Saturday, 17 August 2013

Aristotle and his Mississippi Lyceum



Congratulations to James Meredith on the 50th anniversary of his graduation in Political Science from the University of Mississippi on 18th August 1963. A photo of this momentous event illustrated the first newspaper I can remember being shown, by my father. Meredith was the first African American to have succeeded in being enrolled at that institution. 
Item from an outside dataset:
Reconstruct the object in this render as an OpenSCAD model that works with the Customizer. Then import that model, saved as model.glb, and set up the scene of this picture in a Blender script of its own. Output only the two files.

Meredith, with armed bodyguard, enrols
Meredith was incredibly courageous. The grandson of a slave, he served in the Air Force, before having his application to the university twice rejected out of hand. When the Supreme Court ordered that he should be admitted, and he tried to register, war broke out on campus. The U.S. army and the Mississippi National Guard had to quell race riots. Two people died. Over 200 were injured. Throughout his studies, Meredith was persistently harassed and had to be guarded 24/7. 


Uni of Mississippi Lyceum
The violent showdown took place at the Lyceum, the university’s oldest building (1848). Its Greek revival columns still show the bullet marks. It was named after the Athenian school founded by Aristotle, whose Politics Meredith will have read as part of his degree, including the philosopher’s weasel-worded defence of slavery. The influence of Aristotle’s arguments on pro-slavery campaigners in the 19th century has been shown by Sara Monoson in Ancient Slavery and Abolition, a book of which I am co-editor, and which (here I burst with pride) Henry Louis Gates Jr HIMSELF emailed to say was ‘a valuable addition' to his library.


The identification of the Old South with what it took to be ancient Greece, a society where democracy and slavery could co-exist in columned porticoes, is nowhere more apparent than in its universities. It is not only the architecture and the names of the elite fraternities (the oldest and most prestigious, phi beta kappa, was founded in Virginia at the College of William & Mary in 1776: the three Greek alphabet marks stand for Philosophia Biou Kubernetes, ‘philosophy is the helmsman of life’).  




Basil Gildersleeve


Classical scholars were embroiled in the grim Civil War: the endowed Chair of Latin at Virginia is still called the ‘Gildersleeve’ after the brilliant Hellenist Basil Gildersleeve. He fought for the Confederate cause both as a soldier and with racist editorials in the Richmond Examiner.[i] 

Happy 50th Anniversary!
Meredith is still a controversial figure because he ploughed his own furrow rather than attaching himself to the Civil Rights movement, and has been an active Republican.  He lives in Jackson, Mississippi.  When he graduated he became a four-year-old’s first hero. I hope he enjoys himself today.






[i] Delicately analysed by Elizabeth Vandiver and David Lupher in Ancient Slavery and Abolition (Oxford University Press). My co-editors are Richard Alston and Justine McConnell.

1 comment:

  1. I think you are somewhat unfair to Gildersleeve, who wrote '"That the cause we fought for and our brothers died for was the cause of civil liberty, and not the cause of human slavery, is a thesis which we feel ourselves bound to maintain whenever our motives are challenged or misunderstood, if only for our children's sake." His articles were very critical of the Confederate government.